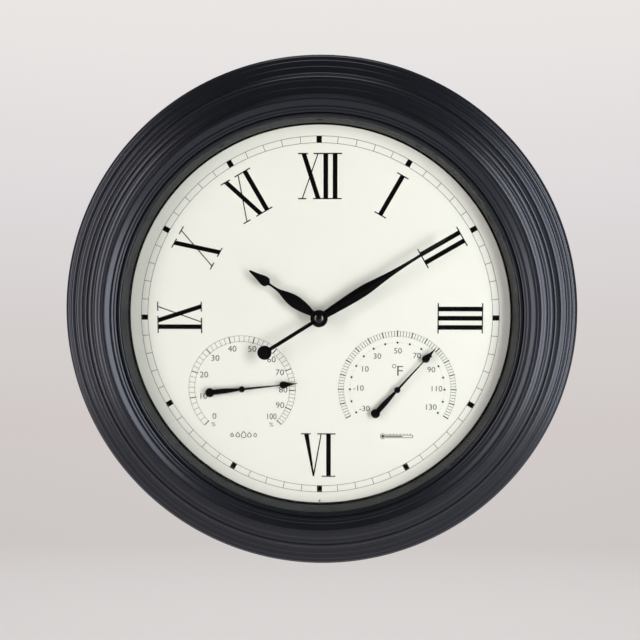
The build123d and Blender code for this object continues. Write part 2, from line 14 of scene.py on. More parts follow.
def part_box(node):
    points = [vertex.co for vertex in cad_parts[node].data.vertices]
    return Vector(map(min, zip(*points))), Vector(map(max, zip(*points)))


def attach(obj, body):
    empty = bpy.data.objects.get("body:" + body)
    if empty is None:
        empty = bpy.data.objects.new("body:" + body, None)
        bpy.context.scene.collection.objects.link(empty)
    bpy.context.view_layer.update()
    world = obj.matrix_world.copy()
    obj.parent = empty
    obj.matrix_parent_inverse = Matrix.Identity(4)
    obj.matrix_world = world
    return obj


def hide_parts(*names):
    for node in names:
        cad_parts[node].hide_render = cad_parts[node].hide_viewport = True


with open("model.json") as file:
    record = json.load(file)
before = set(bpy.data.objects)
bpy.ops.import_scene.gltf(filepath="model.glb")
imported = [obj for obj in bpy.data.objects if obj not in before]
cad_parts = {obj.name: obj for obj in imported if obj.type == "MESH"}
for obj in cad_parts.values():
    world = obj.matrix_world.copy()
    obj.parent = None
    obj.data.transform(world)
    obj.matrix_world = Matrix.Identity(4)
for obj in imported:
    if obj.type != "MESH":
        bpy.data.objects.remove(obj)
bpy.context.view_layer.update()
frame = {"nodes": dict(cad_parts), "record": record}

§ **Goal**
Print the complete listing again, exactly as it stands.

§ **Output below**
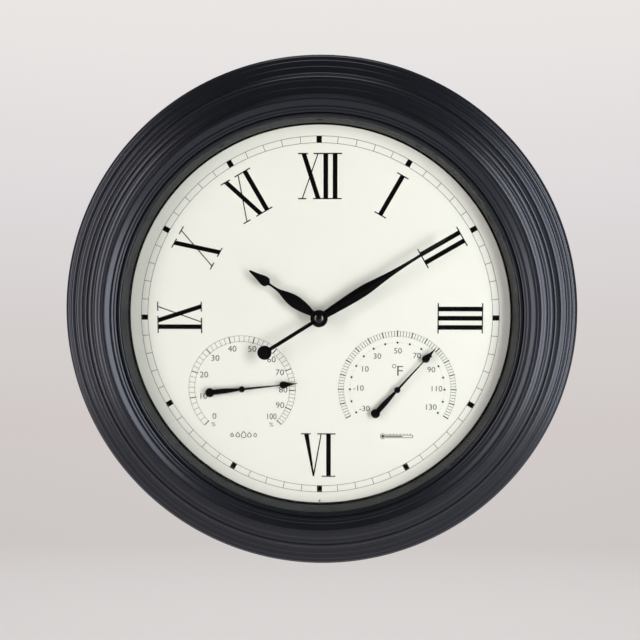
The build123d and Blender code for this object continues. Write part 2, from line 14 of scene.py on. More parts follow.
def part_box(node):
    points = [vertex.co for vertex in cad_parts[node].data.vertices]
    return Vector(map(min, zip(*points))), Vector(map(max, zip(*points)))


def attach(obj, body):
    empty = bpy.data.objects.get("body:" + body)
    if empty is None:
        empty = bpy.data.objects.new("body:" + body, None)
        bpy.context.scene.collection.objects.link(empty)
    bpy.context.view_layer.update()
    world = obj.matrix_world.copy()
    obj.parent = empty
    obj.matrix_parent_inverse = Matrix.Identity(4)
    obj.matrix_world = world
    return obj


def hide_parts(*names):
    for node in names:
        cad_parts[node].hide_render = cad_parts[node].hide_viewport = True


with open("model.json") as file:
    record = json.load(file)
before = set(bpy.data.objects)
bpy.ops.import_scene.gltf(filepath="model.glb")
imported = [obj for obj in bpy.data.objects if obj not in before]
cad_parts = {obj.name: obj for obj in imported if obj.type == "MESH"}
for obj in cad_parts.values():
    world = obj.matrix_world.copy()
    obj.parent = None
    obj.data.transform(world)
    obj.matrix_world = Matrix.Identity(4)
for obj in imported:
    if obj.type != "MESH":
        bpy.data.objects.remove(obj)
bpy.context.view_layer.update()
frame = {"nodes": dict(cad_parts), "record": record}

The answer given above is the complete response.